I trace a fingertip along his ribs, counting each one like a rosary. I should slip away before the world catches us tangled together, but I stall. I want to leave another lazy kiss along his jaw, pull the sheets over our head, and love him for hours and hours and hours.

But I ease myself out from under his arm. His hand reaches across the mattress for me as he rolls and snorts.

My clothes lie crumpled where we shed them last night, my jeans inside-out, my shirt twisted into a knot. My hair is a wreck, an unfixable map of where his hands were. The proof of what we’ve been up to is written all over me. Nobody can mistake me for a guy who slept alone.

I slip out and close the door behind me.

The hallway is washed pale by dawn, empty except for my heartbeat.

Every step away from Blair feels like a dare.

How long can I carry the taste of his skin, the imprint of his arms?

My hands drift over rumpled seams as I right my shirt.

There’s something— Something I should remember?—

Hawks rounds the corner, his sweat-darkened tank clinging to his shoulders, a water bottle swinging in his hand. He clocks me, and his gaze rakes me from head-to-toe, flickers to the number on Blair’s door, then returns to my face.

Fuck. That’s what it was.

“Early film study, Kicks?”

I force my face into something that doesn’t scream I just spent the night with Blair. “Always room for improvement.”

“That’s my man. Always grinding. That’s why you’ve got the golden hands.” His fist comes up for a bump, and I knock mine to his. He winks. “Catch you at breakfast, bro.”

Two minutes left. The score is a knot, tied and waiting for a blade to cut it. Blair is a solid line to my right; Hollow guards my left. Pittsburgh is a shifting wall of black and gold.

My teammates move around me, resetting, and we gather behind the dot. “Switch,” Blair says. “Mikko, pinch in.”

The puck drops, and I drive my edges into the ice. Mikko surges forward, his stick a blur, fighting for possession.

A Pittsburgh player slips free, cutting a clear path to Axel’s net. The arena surges, bellowing for blood, and for one suspended moment, I am back on the ice in Vancouver as my own failure unfolds.

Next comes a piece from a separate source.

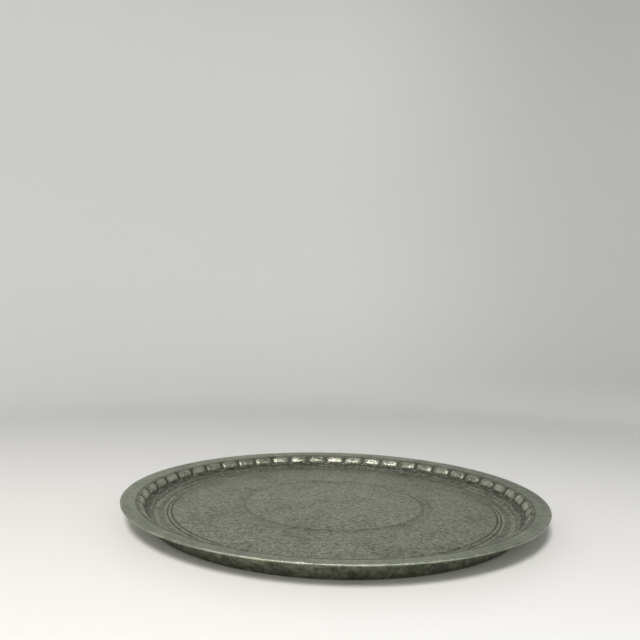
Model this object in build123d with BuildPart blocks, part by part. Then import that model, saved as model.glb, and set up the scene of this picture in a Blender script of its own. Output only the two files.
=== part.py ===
from build123d import *
import math
import os

# Round pressed metal serving tray, in millimetres.
# Z is up, and the origin is on the table, at the centre of the tray.
# One sheet makes the floor, the moulded rings, the coved and lobed wall and the brim.
# The edge of that sheet is rolled round a steel wire.
# A plain conical band is soldered behind the lobed wall and carries the tray clear of the table.

# ---- driving dimensions ----
tray_radius = 225.0
sheet = 0.5

# raised floor, and the fine groove in it
floor_radius = 172.3
floor_height = 7.2
floor_groove_radius = 98.8
floor_groove_width = 1.6
floor_groove_depth = 0.25

# two moulded rings round the floor, and the flat border outside them
ring_pitch = 4.1
inner_ring_height = 6.8
outer_ring_height = 6.4
ring_groove_depth = 1.0
ring_round = 1.2
border_radius = 183.0
border_height = 5.8

# cove from the border up to the foot of the steep wall, the wall, and the brim
cove_radius = 190.5
cove_round = 6.0
wall_foot_radius = 200.7
wall_foot_height = 11.6
wall_foot_round = 5.0
crest_radius = 207.5
crest_height = 20.3
crest_round = 1.7
brim_rise = 2.3

# lobes pressed into the wall
lobe_count = 48
lobe_phase = 7.2
lobe_length = 20.8
lobe_below_crest = 5.4
lobe_swell_radius = 4.6
lobe_rise = 1.6
lobe_end_sink = 0.2

# conical band behind the wall, with its lower edge turned in to stand on the table
band_sheet = 0.6
band_gap = 0.05
band_below_crest = 1.6
band_foot_radius = 196.2
band_round = 2.5
band_turn = 3.6

# rolled edge and its wire
wire_radius = 0.3
wire_clearance = 0.05
wire_gap = 1.5
curl_sweep = 285.0

# ---- values that follow from the driving dimensions ----
inner_ring_radius = floor_radius + ring_pitch
outer_ring_radius = inner_ring_radius + ring_pitch
groove_cutter_radius = ((floor_groove_width / 2) ** 2 + floor_groove_depth**2) / (2 * floor_groove_depth)
groove_cutter_height = floor_height + groove_cutter_radius - floor_groove_depth

curl_inner = wire_radius + wire_clearance
curl_outer = curl_inner + sheet
curl_radius = tray_radius - curl_outer
curl_height = crest_height + brim_rise - curl_outer
curl_centre = (curl_radius, curl_height)
curl_start = 90.0 + math.degrees(math.atan2(brim_rise, curl_radius - crest_radius))
brim_end_radius = curl_radius + curl_outer * math.cos(math.radians(curl_start))
brim_end_height = curl_height + curl_outer * math.sin(math.radians(curl_start))
wire_arc = 360.0 - math.degrees(wire_gap / curl_radius)

# each lobe is part of a bulging barrel, whose axis lies behind the wall, square to its slope
wall_run = crest_radius - wall_foot_radius
wall_rise = crest_height - wall_foot_height
wall_length = math.hypot(wall_run, wall_rise)
up_wall = Vector(wall_run, 0, wall_rise) / wall_length
off_wall = Vector(-wall_rise, 0, wall_run) / wall_length
lobe_axis_depth = lobe_swell_radius - lobe_rise
lobe_end_radius = lobe_axis_depth - lobe_end_sink
lobe_middle = Vector(crest_radius, 0, crest_height) - up_wall * lobe_below_crest
lobe_plane = Plane(origin=lobe_middle - off_wall * lobe_axis_depth, x_dir=(0, 1, 0), z_dir=up_wall)
lobe_axis = Axis(lobe_plane.origin, lobe_plane.x_dir)
wall_middle = Plane(origin=lobe_middle - off_wall * sheet / 2, z_dir=off_wall)

# the band starts close behind the wall, just under the brim
band_offset = sheet + band_gap + band_sheet
band_top = Vector(crest_radius, 0, crest_height) - off_wall * band_offset - up_wall * band_below_crest

os.makedirs("parts", exist_ok=True)


def groove_bottom(inner, outer):
    """Lowest point of the groove between two edges, each given as radius and height."""
    return ((inner[0] + outer[0]) / 2, (inner[1] + outer[1]) / 2 - ring_groove_depth)


def barrel_section(swell, end):
    """Half section of a barrel along the wall, with its radius at the middle and at the ends."""
    with BuildSketch(lobe_plane) as section:
        with BuildLine():
            Polyline(
                (-lobe_length / 2, end),
                (-lobe_length / 2, 0),
                (lobe_length / 2, 0),
                (lobe_length / 2, end),
            )
            ThreePointArc((-lobe_length / 2, end), (0, swell), (lobe_length / 2, end))
        make_face()
    return section.sketch


# ---- skin of one lobe, on the inner side of the wall ----
with BuildPart() as lobe_skin:
    revolve(barrel_section(lobe_swell_radius, lobe_end_radius), axis=lobe_axis)
    split(bisect_by=wall_middle, keep=Keep.TOP)

# ---- hollow behind one lobe, one sheet thickness under its skin ----
with BuildPart() as lobe_hollow:
    revolve(barrel_section(lobe_swell_radius - sheet, lobe_end_radius - sheet), axis=lobe_axis)

# ---- pan: one pressed sheet ----
with BuildPart() as tray_pan:
    with BuildSketch(Plane.XZ):
        floor_edge = (floor_radius, floor_height)
        inner_ring = (inner_ring_radius, inner_ring_height)
        outer_ring = (outer_ring_radius, outer_ring_height)
        with BuildLine():
            FilletPolyline(
                (0, floor_height),
                floor_edge,
                groove_bottom(floor_edge, inner_ring),
                inner_ring,
                groove_bottom(inner_ring, outer_ring),
                outer_ring,
                (border_radius, border_height),
                (cove_radius, border_height),
                (wall_foot_radius, wall_foot_height),
                (crest_radius, crest_height),
                (brim_end_radius, brim_end_height),
                radius=6 * [ring_round] + [cove_round, wall_foot_round, crest_round],
            )
            offset(amount=sheet, side=Side.RIGHT)
        make_face()
        with BuildLine():
            outer_arc = CenterArc(curl_centre, curl_outer, curl_start, -curl_sweep)
            inner_arc = CenterArc(curl_centre, curl_inner, curl_start, -curl_sweep)
            Line(outer_arc @ 0, inner_arc @ 0)
            Line(outer_arc @ 1, inner_arc @ 1)
        make_face()
    revolve(axis=Axis.Z)
    with BuildSketch(Plane.XZ):
        with Locations((floor_groove_radius, groove_cutter_height)):
            Circle(groove_cutter_radius)
    revolve(axis=Axis.Z, mode=Mode.SUBTRACT)
    with PolarLocations(0, lobe_count, start_angle=lobe_phase):
        add(lobe_skin.part)
    with PolarLocations(0, lobe_count, start_angle=lobe_phase):
        add(lobe_hollow.part, mode=Mode.SUBTRACT)
tray_pan.part.label = "tray_pan"
export_step(tray_pan.part, "parts/tray_pan.step")

# ---- band that the tray stands on ----
with BuildPart() as foot_band:
    with BuildSketch(Plane.XZ):
        with BuildLine():
            FilletPolyline(
                (band_top.X, band_top.Z),
                (band_foot_radius, 0),
                (band_foot_radius - band_turn, 0),
                radius=band_round,
            )
            offset(amount=band_sheet, side=Side.RIGHT)
        make_face()
    revolve(axis=Axis.Z)
foot_band.part.label = "foot_band"
export_step(foot_band.part, "parts/foot_band.step")

# ---- wire inside the rolled edge: a ring whose ends meet with a small gap ----
with BuildPart() as rim_wire:
    with BuildSketch(Plane.XZ):
        with Locations(curl_centre):
            Circle(wire_radius)
    revolve(axis=Axis.Z, revolution_arc=wire_arc)
rim_wire.part.label = "rim_wire"
export_step(rim_wire.part, "parts/rim_wire.step")
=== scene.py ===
import math

import bpy
from mathutils import Matrix, Vector, noise


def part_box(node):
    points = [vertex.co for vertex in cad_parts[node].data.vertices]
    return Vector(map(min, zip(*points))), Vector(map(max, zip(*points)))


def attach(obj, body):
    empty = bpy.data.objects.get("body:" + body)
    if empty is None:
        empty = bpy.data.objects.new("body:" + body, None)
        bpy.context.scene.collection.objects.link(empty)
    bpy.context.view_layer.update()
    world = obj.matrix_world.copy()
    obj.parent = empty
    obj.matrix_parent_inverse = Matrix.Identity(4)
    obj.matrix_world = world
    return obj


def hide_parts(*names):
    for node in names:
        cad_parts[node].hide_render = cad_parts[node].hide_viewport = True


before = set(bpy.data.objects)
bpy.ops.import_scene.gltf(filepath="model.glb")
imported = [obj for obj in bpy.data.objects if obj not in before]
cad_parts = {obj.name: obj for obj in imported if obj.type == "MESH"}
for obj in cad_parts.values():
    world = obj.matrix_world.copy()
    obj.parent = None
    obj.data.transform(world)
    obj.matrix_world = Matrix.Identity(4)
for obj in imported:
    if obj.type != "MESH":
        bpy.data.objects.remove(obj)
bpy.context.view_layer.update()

MM = 0.001
TAU = 2 * math.pi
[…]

I catch the player as his stick flexes to take the shot, but it’s not enough. Axel throws himself across the crease, though, and his blocker connects, punching the puck high.

Hayes collects it. I shout his name, slap my stick on the ice. He passes to me as two Pittsburgh players cream him into the boards.

The rink opens up for me, and I read through all the layers of movement: defenders spreading wide to cut off passing lanes, Blair ghosting into position on my wing. The clock is bleeding seconds. There’s under a minute left now.

I feint, drawing the defense with me, then slide the puck to Hollow.

He takes it cleanly, weaving through a check, while Blair opens an impossible lane and accelerates toward the net.

I skate into the slot as Hollow holds the puck, drawing their defenseman and closing angles.

He drops a pass to Hayes at the point; Hayes shoots it to Blair.

The goalie slides, anticipating Blair’s shot, and Blair begins his windup.

The goalie commits, a gambler going all in.

And Blair, my Blair, passes; he lasers the puck across the crease to me. It meets my stick with a hard, clean shock that travels up my arms.

My blades bite. My wrists twist, and the puck soars?—

And the goal horn wails.

I thrust both arms skyward. Euphoria explodes through me as the red light bathes the ice while that beautiful horn keeps screaming.

Blair crashes into me, wrapping me up before we are lost in the mess of the noise of the crowd and the post-game music. “Fuck, I love you,” Blair shouts.

Hollow and Hayes arrive, and we are buried in a pileup against the boards. “Only one more left, baby!” Hayes cries. “One fucking more!”

Blair’s gloved hand lands on the back of my neck. He pulls me forward until our helmets touch. A photographer’s lens flashes behind us, capturing a moment I know I will die to protect.

“Only with you,” Blair says, his voice for me alone. “Only with you.”

And I think, whatever comes, it begins and ends with you.